Mr. Vrcek, however, hopes to put the Calamine lotion away for good in a few years. The CDC, which has an option on the property, is marketing it to developers, touting it as a site for 20 to 30 luxury loft condominiums.

“We see Miles Bryan as a viable and marketable property,” he said Tuesday. “We’re seeking a developer with the imagination to share our vision of what is possible.”

As part of that mission, the CDC on Friday hosted the second annual “Run Your Rox Off” 5K run/walk, which started and finished at Miles Bryan and included a community picnic and free concert.

Mr. Vrcek said the event raised roughly $2,000 for the CDC, but more importantly, it attracted between 300 and 400 to the site, including a high percentage of out-of-town runners.

“The fundraising is definitely secondary to raising awareness,” he said.

Miles Bryan was built in 1927 on an outcropping known as O’Donovan’s Hill, part of the landholdings of telegraph-operator-turned-merchant-banker Michael C. O’Donovan. It was named for a banker and politician who was also a scion of the family that built the Frank Bryan Inc. concrete company.

The building served as the high school for McKees Rocks children until 1966, when McKees Rocks and Stowe merged to form the Sto-Rox School District, then served as Sto-Rox Middle School for another 31 years.

Facing a steep renovation bill, the school district closed it in 1997 and sold it to a developer in 2001. The CDC holds an option with that developer.

Mr.
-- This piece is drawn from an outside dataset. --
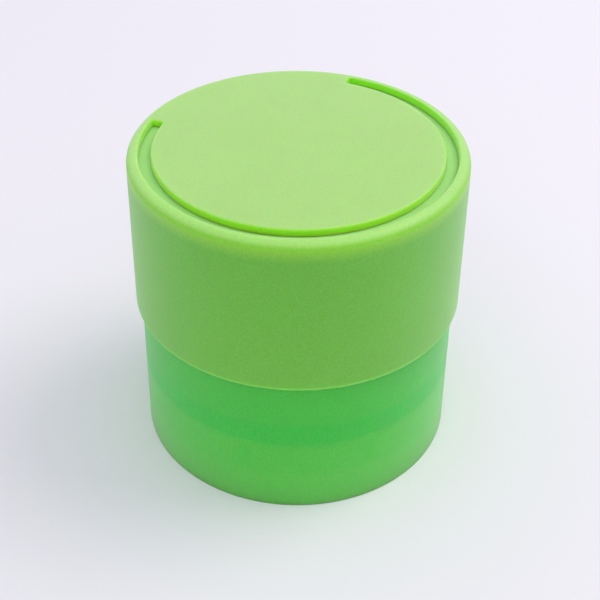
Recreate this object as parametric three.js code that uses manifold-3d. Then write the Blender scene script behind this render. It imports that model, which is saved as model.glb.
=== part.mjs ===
// A round contact lens case that keeps two lenses in wells stacked one above the other.
// The lower well stands in the base shell. The upper well screws over it, and the cap screws
// over the upper well. Millimetres, +Z up, origin at the centre of the base's underside.
import * as THREE from "three";
import { mergeVertices } from "three/addons/utils/BufferGeometryUtils.js";
import Module from "manifold-3d";

const wasm = await Module();
wasm.setup();

// Driving dimensions, in millimetres.
const CASE_HEIGHT = 34;
const SEAM_HEIGHT = 16.8; // the cap's lower edge
const CAP_RADIUS = 17.5; // outside, at the lower edge
const CAP_TOP_RADIUS = 17.3;
const CAP_WALL = 1.1;
const CAP_TOP_THICKNESS = 0.8;
const CAP_EDGE_WIDTH = 1.1; // the rounded top edge, across and down
const CAP_EDGE_DROP = 0.95;
const CAP_CHAMFER = 0.12; // on both sides of the lower edge
const SLOT_INNER_RADIUS = 14.82;
const SLOT_WIDTH = 1.24;
const SLOT_START = 161.5; // degrees from +X, anticlockwise seen from above
const SLOT_SWEEP = 268.5; // the rest of the ring is the bridge that carries the disc
const BASE_RADIUS = 17.1; // outside, at the bottom
const BASE_TOP_RADIUS = 16.9;
const BASE_CHAMFER = 0.15;
const BASE_WALL = 1.2;
const BASE_FLOOR = 1.3;
const WELL_RADIUS = 12.5; // inside of each lens well
const WELL_WALL = 1;
const WELL_FLOOR = 1;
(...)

Vrcek said he spent one year there, as a seventh-grader in 1981-82, but has “more memories from there than from anywhere else.”

He remembered the separate rooms for art, wood shop and music, the gym and auditorium and especially the trees.

“It was so easy to focus there; you had trees outside your window and not much else,” he said. “You felt removed from the world up there.”

He also remembered playing on the grounds before and after school, and the long walk up the hill from Chartiers Avenue, where children got off the buses. “It immediately promoted good health, making all the kids walk up that hill,” he said.

Mr. Vrcek said the classrooms are between 1,000 and 2,000 square feet with high ceilings and large windows and would convert easily to apartments. He said that eight of them would most likely boast the skyline view.

The gymnasium, he said, could be used for either sheltered parking or as a fitness center, and the auditorium could get windows and skylights and serve as an atrium-style gathering place or even as an indoor greenhouse/garden.

Mr. Vrcek also said the CDC is interested in keeping the grounds open to the public, while balancing that interest with the privacy and safety concerns of prospective owners.

Duquesne Light has been an active donor to CDC efforts, he said, and he is looking to the utility company’s Power to Light program to get some lighting on the grounds.

Mr. Vrcek said that Duquesne Light also is planning to do cleanup work in Third Street Park, which adjoins the Miles Bryan grounds, as a Day of Caring Project on Tuesday. The park has been closed since the mid-90s, and the CDC is hoping to find funding for new equipment and safety measures to get it open again.

“Talking to young people around here, I know that kids desperately want some decent park space, some decent green space,” he said.

Mr. Vrcek said the hope is to have a developer on board for the Miles Bryan project within 12 months. He is looking at a five-year time frame to have lofts on the market.